Well, some certainly is what my kids call "popokaka" (don't ask), but there is a lot of amazing music created by a collaboration of jazz and latin musicians. Do you know this album?
Also, How about Chucho Valdes? I don't know if Afro-Cuban falls under the category "latin", but go to a Chucho concert and you will always see a serious upright player frameworking rhythmic structures so complex that this classically trained white boy can often not even discern the time signatures.
While the Ampeg Baby Bass is the "classic" salsa bass, you'll more often see other EUBs in use these days. I recently saw Poncho Sanchez open for Eddie Palmieri. Poncho's guy played an Azola and Eddie's guy played an Eminence. I used to play an NS WAV when I was in a salsa\Latin jazz band.
While we're at it, does Flamenco Jazz count? If you want to hear some mind blowing Spanish stuff with upright, check out this:
Oh man I'll definitely check it out! I've found and made some cool playlists on Spotify that I'll post too.
I guess no love on here for Ampeg Baby Bass huh? I'm going to visit the one I'm thinking of buying, today...hoping to make a final decision this weekend. I didn't realize people were so polarized about them on this forum. I always find it so funny when I fall for something so hard and think it's so great, and then other people are just like Cool Story Bro and somehow manage to go on with their lives. Lucky for them.

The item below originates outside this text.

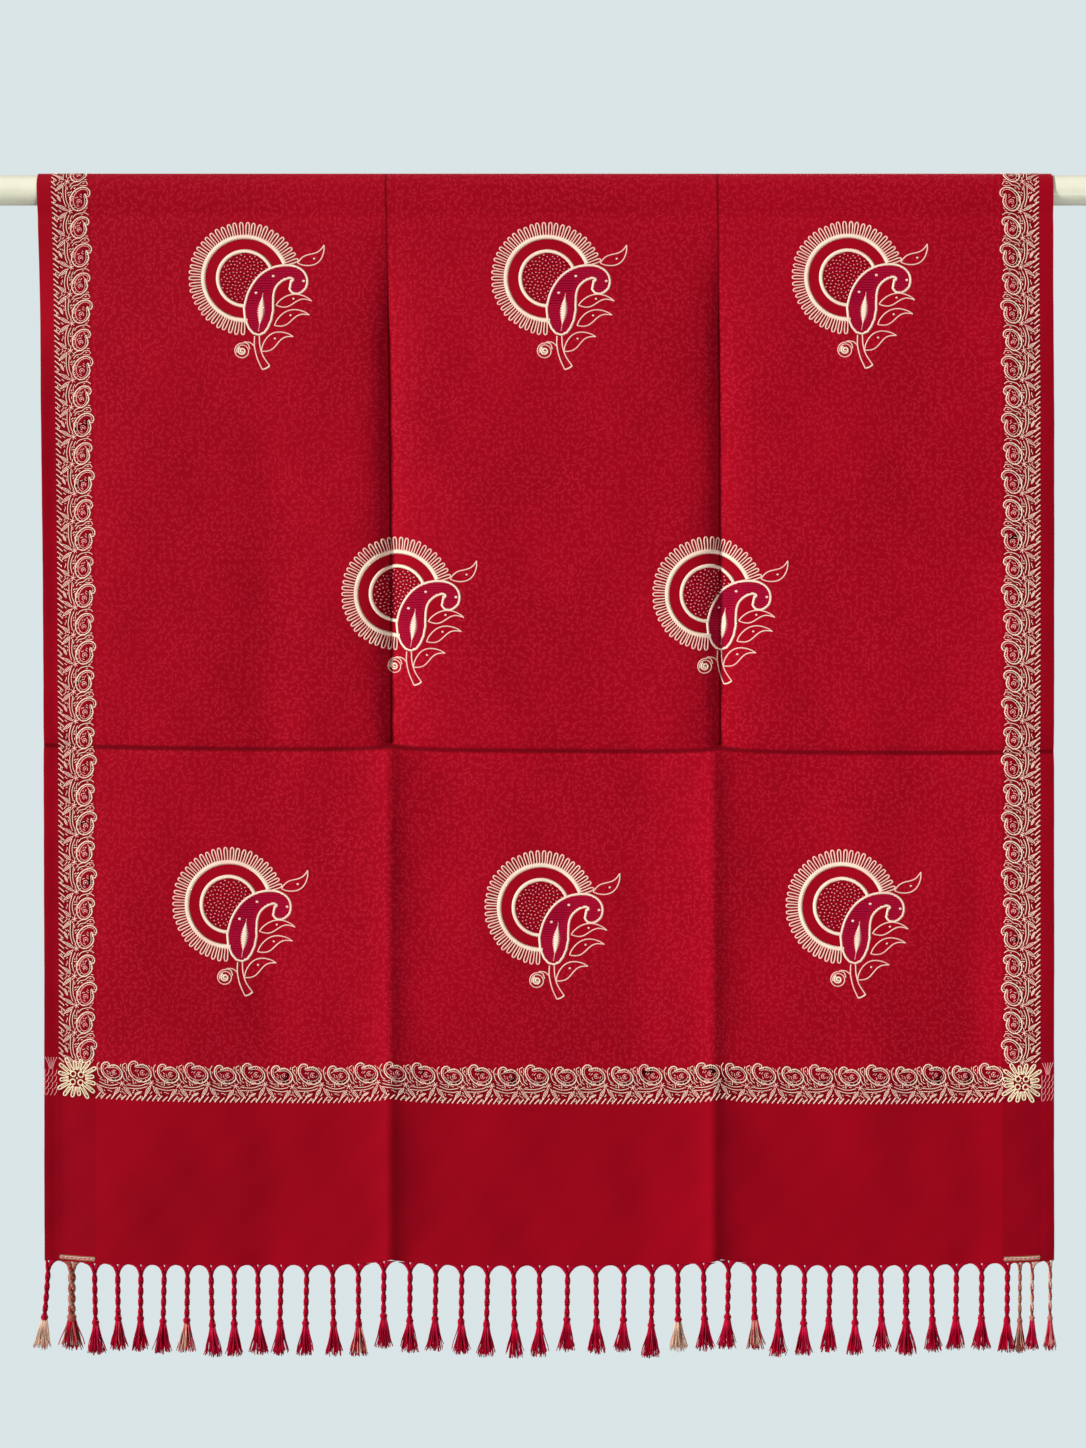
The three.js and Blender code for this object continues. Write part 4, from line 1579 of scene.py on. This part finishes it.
@dataclass
class Fringe:
    """The knotted tassels along both hems."""

    form: ShawlForm
    first: float = -506.0
    runs: tuple[TasselRun, ...] = (
        TasselRun(10, 23.5), TasselRun(10, 26.1), TasselRun(4, 28.5), TasselRun(14, 25.6),
        TasselRun(2, 12.5, True), TasselRun(1, 18.6, True),
    )
    cord: float = 55.5
    tuft: float = 31.0
    first_lean: float = -7.0
    threads: int = 62
    cord_half: float = 3.0
    ply_share: float = 0.66
    root_half: float = 0.55
    twist_pitch: float = 21.0
    knot_halves: Triple = (3.7, 3.5, 4.3)
    dyes: dict[int, TasselDye] = field(default_factory=lambda: {
        0: TasselDye(0, 0, 0.95, 0.1),
        1: TasselDye(0.15, 0.75, 0.12, 0.35, 1.4),
        6: TasselDye(0, 0, 0.55, 0),
        13: TasselDye(0, 0, 0.5, 0),
        25: TasselDye(0, 0, 0.96, 0),
        28: TasselDye(0, 0, 0.5, 0),
        34: TasselDye(stout=1.22),
        39: TasselDye(0.1, 0.9, 0.1, 0.85),
        40: TasselDye(0.45, 0.5, 0, 0.1),
        41: TasselDye(0.4, 0.45, 0.45, 0.5),
    })
    tree: NodeTree = field(init=False)

    def places(self) -> tuple[Array, Array]:
        """Returns where the tassels hang across the cloth, and whether each is crowded."""
        across, crowded = [self.first], [False]
        for run in self.runs:
            for _ in range(run.count):
                across.append(across[-1] + run.pitch)
                crowded.append(run.crowded)
        return np.array(across), np.array(crowded)

    def hem_points(self, side: Side) -> Object:
        """Makes one point at each tassel's root.

        Args:
            side: which hem.

        Returns:
            A scratch object whose points carry the tassels' sizes and dyes.
        """
        across, crowded = self.places()
        count = len(across)
        drop = self.form.side_drop(side) + self.form.hem_reach
        roots = self.form.hanging(side, across, np.full(count, drop))
        edge = self.form.width / 2.0
        cuts = np.concatenate([[-edge], (across[:-1] + across[1:]) / 2.0, [edge]])
        rng = np.random.default_rng(11 if side is Side.FRONT else 12)
        mesh = new_mesh("hem_points", roots)
        dyes = [self.dyes.get(index, TasselDye()) for index in range(count)]
        lean = np.where(crowded, rng.uniform(-0.8, 0.8, count), rng.uniform(-2.2, 2.2, count))
        lean[0] = self.first_lean if side is Side.FRONT else -lean[0]
        columns = {
            "left": np.maximum(across - cuts[:-1], 2.6),
            "right": np.maximum(cuts[1:] - across, 2.6),
            "cord": self.cord + rng.uniform(-4.5, 2.5, count),
            "lean": lean,
            "slim": np.where(crowded, 0.68, [dye.stout for dye in dyes]),
            "spin": rng.uniform(0.0, math.tau, count),
            "seed": rng.uniform(0.0, 1.0, count),
            **{name: [getattr(dye, name) for dye in dyes]
               for name in ("cord_cream", "cord_khaki", "tuft_cream", "tuft_khaki")},
        }
        for name, values in columns.items():
            write_attribute(mesh, name, values)
        return link("hem_points", mesh)

    def repeat(self, points: Field, copies: object, shape: object) -> Field:
        """Puts copies of a shape on every root point.

        Args:
            points: the root points.
            copies: how many for each.
            shape: the geometry to copy.

        Returns:
            Real geometry; its points know their place in the shape, their root, copy and random numbers.
        """
        graph = points.graph
        position = graph.field("GeometryNodeInputPosition")
        many = graph.node("GeometryNodeDuplicateElements", {"Geometry": points, "Amount": copies},
                          domain="POINT")
        kept = graph.store(many.outputs[0], "copy", many.outputs["Duplicate Index"])
        kept = graph.store(kept, "root", position, VECTOR)
        index = graph.field("GeometryNodeInputIndex")
        for number, seed in (("chance_a", 3), ("chance_b", 5), ("chance_c", 8)):
            inputs = {"Seed": seed, "ID": index}
            chance = graph.field("FunctionNodeRandomValue", inputs, 1, data_type="FLOAT")
            kept = graph.store(kept, number, chance)
        own = graph.store(shape, "local", position, VECTOR)
        placed = graph.field("GeometryNodeInstanceOnPoints", {"Points": kept, "Instance": own})
        return graph.field("GeometryNodeRealizeInstances", {0: placed})

    def settle(self, geometry: Field, x: object, y: object, z: object) -> Field:
        """Moves points to millimetre offsets from their roots and returns the geometry."""
        graph = geometry.graph
        offset = graph.scale(graph.join(x, y, z), MM)
        moved = graph.vector("ADD", graph.stored("root", VECTOR), offset)
        return graph.field("GeometryNodeSetPosition", {"Geometry": geometry, "Position": moved})

    def dyed(self, geometry: Field, lie: Field, cream: object, khaki: object) -> Field:
        """Stores how the yarn lies, with the share of painted highlight as its last value, and what it is
        dyed with, and returns the geometry.
        """
        graph = geometry.graph
        lain = graph.store(geometry, "lie", lie, VECTOR)
        return graph.store(graph.store(lain, "cream", cream), "khaki", khaki)

    def sway(self, drop: Field) -> Field:
        """Returns how far a tassel has strayed sideways at a drop below the hem."""
        share = (drop / (self.cord + self.tuft)).math("POWER", 1.3)
        return share * drop.graph.stored("lean")

    def plies(self, points: Field) -> Field:
        """Makes the two plies of each cord, from their flat roots in the hem to the knot.

        Args:
            points: the root points.

        Returns:
            The plies.
        """
        graph, own = points.graph, points.graph.stored
        tube = graph.node("GeometryNodeMeshCylinder", {
            "Vertices": 8, "Side Segments": 26, "Fill Segments": 1, "Radius": 1.0, "Depth": 1.0})
        made = self.repeat(points, 2, tube.outputs["Mesh"])
        across, deep, down = graph.split(own("local", VECTOR))
        hand = own("copy") * 2.0 - 1.0
        half_pitch = (own("left") * (1.0 - own("copy"))
                      + own("right") * own("copy"))
        slim = own("slim")
        cord_half = slim * self.cord_half
        share = (0.5 - down).math("MAXIMUM", 0.0)
        drop = share.math("POWER", 1.45) * (own("cord") + 2.0) - 0.4
        arch = (half_pitch - cord_half).math("MAXIMUM", 0.3)
        up = (1.0 - drop / arch).math("MINIMUM", 1.0).math("MAXIMUM", 0.0)
        reach = half_pitch - arch * (1.0 - up * up).math("MAXIMUM", 0.0).math("SQRT")
        gap = (drop.math("MAXIMUM", 0.0) * -0.3).math("EXPONENT") * 1.6 - 0.8
        centre = (reach + gap) * 0.5
        wide = (reach - gap) * 0.5
        rounded = drop.rise(0.0, 9.0)
        thick = rounded * (cord_half * self.ply_share - self.root_half) + self.root_half
        twist = (drop - 5.0).math("MAXIMUM", 0.0) * (math.tau / self.twist_pitch)
        off = hand * centre + wide * across
        cosine, sine = twist.math("COSINE"), twist.math("SINE")
        side = off * cosine - thick * deep * sine + self.sway(drop)
        out = off * sine + thick * deep * cosine
        made = self.settle(made, side, out, drop * -1.0)
        around = deep.math("ARCTAN2", across) / math.tau
        lie = graph.join(around, drop, own("chance_a") * 0.7)
        return self.dyed(made, lie, own("cord_cream") * own("copy") * 1.4, own("cord_khaki"))

    def knots(self, points: Field) -> Field:
        """Makes the knot under each cord.

        Args:
            points: the root points.

        Returns:
            The knots.
        """
        graph, own = points.graph, points.graph.stored
        ball = graph.node("GeometryNodeMeshUVSphere", {"Segments": 12, "Rings": 9, "Radius": 1.0})
        made = self.repeat(points, 1, ball.outputs["Mesh"])
        across, deep, up = graph.split(own("local", VECTOR))
        around = deep.math("ARCTAN2", across)
        wrap = (around * 2.0 + up * 5.0 + own("spin")).math("SINE")
        size = (wrap * 0.06 + 1.0) * own("slim").math("POWER", 0.7)
        drop = own("cord") + 2.6
        wide, thick, high = self.knot_halves
        side = across * size * wide + self.sway(drop)
        made = self.settle(made, side, deep * size * thick, up * size * high - drop)
        lie = graph.join(around / math.tau, up * 4.0, 0.3)
        return self.dyed(made, lie, own("cord_cream") * 0.6, own("cord_khaki") * 0.6)

    def tufts(self, points: Field, threads: object) -> Field:
        """Makes the loose threads below each knot.

        Args:
            points: the root points.
            threads: how many for each tassel.

        Returns:
            The threads.
        """
        graph, own = points.graph, points.graph.stored
        thread = graph.node("GeometryNodeMeshCylinder", {
            "Vertices": 3, "Side Segments": 4, "Fill Segments": 1, "Radius": 1.0, "Depth": 1.0})
        made = self.repeat(points, threads, thread.outputs["Mesh"])
        across, deep, down = graph.split(own("local", VECTOR))
        share = (0.5 - down).math("MAXIMUM", 0.0)
        angle = own("chance_a") * math.tau
        ring = own("chance_b").math("SQRT")
        slim = own("slim")
        long = (own("chance_c") * 0.2 + 0.82) * self.tuft
        spread = share.math("POWER", 1.15)
        wave = (share * 6.0 + own("chance_c") * 40.0).math("SINE") * share
        side = angle.math("COSINE") * ring * (spread * 7.1 + 2.6) * slim + wave * 0.7
        out = angle.math("SINE") * ring * (spread * 2.6 + 2.4) * slim + wave * 0.4
        drop = own("cord") + 4.2 + share * long - ring * ring * share * 1.8
        thick = (share * -0.2 + 0.72) * slim.math("POWER", 0.5)
        made = self.settle(made, side + across * thick + self.sway(drop),
                           out + deep * thick, drop * -1.0)
        # The last value picks which threads get the painted highlight.
        lie = graph.join(share * 0.2, share * 2.0, own("chance_b"))
        partly = (own("tuft_cream") - 0.5).rise(0.1, -0.1)
        cream = (own("tuft_cream") - own("chance_c")).rise(-0.02, 0.02) * (1.0 - partly * (1.0 - share))
        return self.dyed(made, lie, cream, (own("tuft_khaki") - own("chance_a")).rise(-0.02, 0.02))

    def __post_init__(self) -> None:
        """Builds the Geometry Nodes tree that makes every tassel from its root point."""
        graph, given, output = new_tree(
            "knotted_fringe", "Geometry", {"Roots": "Geometry", "Threads": "Int", "Yarn": "Material"},
            {"Fringe": "Geometry"})
        points = graph.field("GeometryNodeMeshToPoints", {"Mesh": given["Roots"]})
        whole = graph.node("GeometryNodeJoinGeometry")
        for part in (self.plies(points), self.knots(points), self.tufts(points, given["Threads"])):
            graph.fill(whole, {0: part})
        self.tree = graph.close(whole.outputs[0], given["Yarn"], output)

    def make(self, name: str, side: Side, yarn: Material) -> Object:
        """Makes the tassels of one hem and returns them as a plain mesh."""
        return apply_tree(name, self.hem_points(side), self.tree, {"Threads": self.threads, "Yarn": yarn})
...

I've been getting really into salsa especially all the Fania records stuff, mambo, Afro-Cuban, some of Tito Puente's versions of jazz classics....I love it.
I think the issue is that "Latin bass" is an incredibly broad term covering everything from Mexican Norteno or banda, Dominican bachata or meringue, Brazilian bossa nova or samba, Columbian cumbia, Puerto Rican reggaeton, Cuban salsa or timba, etc. Had you started with salsa/Latin jazz, I think the conversation would have been more focused.
If you're going to be playing salsa and can find a Baby Bass for a good price, pick it up by all means. I could never find one when I was playing salsa and by the time I was getting ready to order one of the modern South American clones (Sendel, MOG, etc), I quit the band I was in.
The tumbao is the foundation of salsa bass. You may notice a conspicuous absence of kick drum is salsa and that role is filled by bass, which takes on more of a rhythmic/percussive role than in other types of music. You'll never have to cajole salsa dancers into dancing...they're there to dance. It's an awesome music and I sorely miss playing it.
Oh yeah! I kept it broad just figuring it would be more to talk about. <3
If you don't already have it, Oscar Stagnaro's The Latin Bass Book is an excellent resource.
There's much much much more to Brazilian bass than just Samba (Bossa Nova is still largely a form of Samba). Baiao, Frevo, Maraketu, Samba Funk, and so much more. I thinks it's equally as rich as the afro-Cuban rhythms, just that there's very little that English speakers know about. I haven't even scratched the surface but I know they're out there.
If you were to give the correct honor to each culture, they would have their own sub forums but neither is well understood by most "westerners".
On a recent trip to Havana I saw more upright basses than electrics (although I saw a bunch of electrics as well). Talking to some Cuban bass players during my visit I really got the impression that upright is more common there than electric, though for a lot of the more modern stuff electric may be the norm.
Not everyone here.
I always have regretted not having bought a Baby Bass back in the day when they were dirt cheap. But at that time I was dumb as a stump and thought they were square
I haven't seen many jazz players ( myself definitely included) who could get that authentic "feel." Knowing (hearing/feeling) what not to play. I'd like to see a really good Latin bassist sit in with a main stream jazz group to play their "Latin tunes." ( "Delilah" for example.) I can imagine the drummer looking around for one But then maybe not. I'm often wrong.
I got to meet and hang with Tony Banda (Poncho Sanchez' bassist) but the highlight was getting to know him on a personal level. He also signed my Ibanez bass! What a cool guy. Even let me try his Baby bass.
My favorite Tito Puente reference... EVER!:
(@0:34 - 0:41)
I bought the Ampeg Baby Bass. It's a 1961...the neck was restored at one point but done well, it has a wood Azola bridge, and original electronics with an added pickup on the bridge.
Can you guys just call me once in a while and remind me to go to my job, eat, and sleep?
Seriously the best money I have ever spent in my life thus far. Oh my god.